Marie-Laure is thinking of her father. “Maybe,” she says, “it is even more important now?”
He waits until dark. Marie-Laure sits in the mouth of the wardrobe, the false back open, and listens to her uncle switch on the microphone and transmitter in the attic. His mild voice speaks numbers into the garret. Then music plays, soft and low, full of cellos tonight, and it cuts out midstream.
“Uncle?”
It takes him a long time to come down the ladder. He takes her hand. He says, “The war that killed your grandfather killed sixteen million others. One and a half million French boys alone, most of them younger than I was. Two million on the German side. March the dead in a single-file line, and for eleven days and eleven nights, they’d walk past our door. This is not rearranging street signs, what we’re doing, Marie. This is not misplacing a letter at the post office. These numbers, they’re more than numbers. Do you understand?”
“But we are the good guys. Aren’t we, Uncle?”
“I hope so. I hope we are.”
Rue des Patriarches
Von Rumpel enters an apartment house in the 5th arrondissement. The simpering landlady on the first floor takes the sheaf of ration tickets he offers and buries them in her housecoat. Cats swarm her ankles. Behind her, an overdecorated flat reeks of dead apple blossoms, confusion, old age.
“When did they leave, Madame?”
“Summer of 1940.” She looks as if she might hiss.
“Who pays the rent?”
“I don’t know, Monsieur.”
“Do the checks come from the Natural History Museum?”
“I can’t say.”
“When was the last time someone came?”
“No one comes. The checks are mailed.”
“From where?”
“I don’t know.”
“And no one leaves or enters the flat?”
“Not since that summer,” she says, and retreats with her vulture face and vulture fingernails into the redolent dark.
Up he goes. A single dead bolt on the fourth floor marks the locksmith’s flat. Inside, the windows are boarded over with wood veneer, and an airless, pearly light seeps through the knotholes. As though he has climbed into a dark box hung inside a column of pure light. Cabinets hang open, sofa cushions sit slightly cockeyed, a kitchen chair is toppled on its side. Everything speaks of a hasty departure or a rigorous search or both. A black rim of algae rings the toilet bowl where the water has slipped away.

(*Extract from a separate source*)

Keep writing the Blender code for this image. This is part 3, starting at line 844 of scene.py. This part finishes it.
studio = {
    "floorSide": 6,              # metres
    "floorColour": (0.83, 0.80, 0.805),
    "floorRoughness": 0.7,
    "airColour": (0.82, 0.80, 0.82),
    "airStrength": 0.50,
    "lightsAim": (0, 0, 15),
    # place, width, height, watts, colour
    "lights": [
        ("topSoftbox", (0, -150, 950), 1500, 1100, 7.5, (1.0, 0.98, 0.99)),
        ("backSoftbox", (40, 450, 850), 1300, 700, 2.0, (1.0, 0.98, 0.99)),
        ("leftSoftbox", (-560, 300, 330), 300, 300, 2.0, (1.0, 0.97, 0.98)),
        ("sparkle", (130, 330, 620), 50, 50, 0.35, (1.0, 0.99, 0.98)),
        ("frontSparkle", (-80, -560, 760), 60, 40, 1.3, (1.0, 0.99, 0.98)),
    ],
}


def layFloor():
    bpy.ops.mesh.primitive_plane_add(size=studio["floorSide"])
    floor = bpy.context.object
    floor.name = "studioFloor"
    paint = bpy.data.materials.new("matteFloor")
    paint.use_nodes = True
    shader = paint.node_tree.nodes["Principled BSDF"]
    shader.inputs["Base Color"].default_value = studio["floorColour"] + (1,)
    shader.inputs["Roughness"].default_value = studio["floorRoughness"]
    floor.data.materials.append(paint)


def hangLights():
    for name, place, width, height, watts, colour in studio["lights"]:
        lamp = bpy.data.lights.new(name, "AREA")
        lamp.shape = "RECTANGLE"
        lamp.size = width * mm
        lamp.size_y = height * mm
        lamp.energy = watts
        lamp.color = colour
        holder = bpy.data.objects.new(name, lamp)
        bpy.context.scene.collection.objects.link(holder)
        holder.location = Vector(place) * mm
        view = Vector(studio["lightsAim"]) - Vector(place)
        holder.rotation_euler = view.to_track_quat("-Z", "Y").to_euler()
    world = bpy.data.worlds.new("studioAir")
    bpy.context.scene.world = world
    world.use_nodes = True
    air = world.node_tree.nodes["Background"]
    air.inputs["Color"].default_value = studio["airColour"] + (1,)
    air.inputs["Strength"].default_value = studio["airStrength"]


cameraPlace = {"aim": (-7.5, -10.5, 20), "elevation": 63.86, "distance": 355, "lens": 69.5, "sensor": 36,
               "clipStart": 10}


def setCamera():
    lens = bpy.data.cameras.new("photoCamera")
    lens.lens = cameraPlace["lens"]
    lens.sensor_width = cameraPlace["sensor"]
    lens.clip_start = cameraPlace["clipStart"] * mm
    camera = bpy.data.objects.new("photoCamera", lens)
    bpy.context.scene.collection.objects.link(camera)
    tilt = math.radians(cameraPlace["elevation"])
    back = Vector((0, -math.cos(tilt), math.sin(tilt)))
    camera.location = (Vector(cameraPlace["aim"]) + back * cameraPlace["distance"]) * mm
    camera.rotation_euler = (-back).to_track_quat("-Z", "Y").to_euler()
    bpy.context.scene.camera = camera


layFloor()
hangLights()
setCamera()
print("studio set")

He inspects the bedroom, bathroom, kitchen, some fiendish and immitigable hope flaring within him: What if—?
Along the top of a workbench stand tiny benches, tiny lampposts, tiny trapezoids of polished wood. Little vise, little box of nails, little bottles of glue long since hardened. Beside the bench, beneath a dropcloth, a surprise: a complicated model of the 5th arrondissement. The buildings are unpainted but otherwise beautifully detailed. Shutters, doors, windows, storm drains. No people. A toy?
In the closet hang a few moth-eaten girl’s dresses and a sweater on which embroidered goats chew flowers. Dusty pinecones line the windowsill, arranged large to small. On the floor of the kitchen, friction strips have been nailed into the wood. A place of quiet discipline. Calm. Order. A single line of twine runs between the table and the bathroom. A clock stands dead without glass on its face. It’s not until he finds three huge spiral-bound folios of Jules Verne in Braille that he solves it.